## WORK TO DO
Every line with the string "from" should be gathered.

## INFORMATION PROVIDED
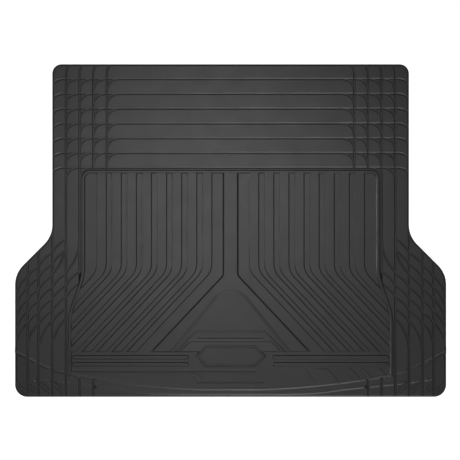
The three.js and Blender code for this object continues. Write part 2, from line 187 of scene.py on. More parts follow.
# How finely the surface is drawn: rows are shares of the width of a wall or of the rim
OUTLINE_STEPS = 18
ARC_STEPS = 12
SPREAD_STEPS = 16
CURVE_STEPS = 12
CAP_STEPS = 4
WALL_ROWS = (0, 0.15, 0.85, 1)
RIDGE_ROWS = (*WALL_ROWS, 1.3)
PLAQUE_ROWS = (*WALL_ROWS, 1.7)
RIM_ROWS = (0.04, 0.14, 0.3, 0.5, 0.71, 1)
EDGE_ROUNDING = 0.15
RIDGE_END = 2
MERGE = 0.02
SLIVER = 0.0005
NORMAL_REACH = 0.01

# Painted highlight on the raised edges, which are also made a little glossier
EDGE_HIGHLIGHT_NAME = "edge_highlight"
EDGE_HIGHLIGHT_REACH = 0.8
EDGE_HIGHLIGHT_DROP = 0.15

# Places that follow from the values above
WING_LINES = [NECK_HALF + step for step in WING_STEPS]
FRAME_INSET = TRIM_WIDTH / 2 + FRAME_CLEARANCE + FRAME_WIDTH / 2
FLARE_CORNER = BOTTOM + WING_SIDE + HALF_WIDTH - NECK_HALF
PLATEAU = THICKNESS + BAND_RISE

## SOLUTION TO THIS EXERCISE
The three.js and Blender code for this object continues. Write part 2, from line 187 of scene.py on. More parts follow.
# Places that follow from the values above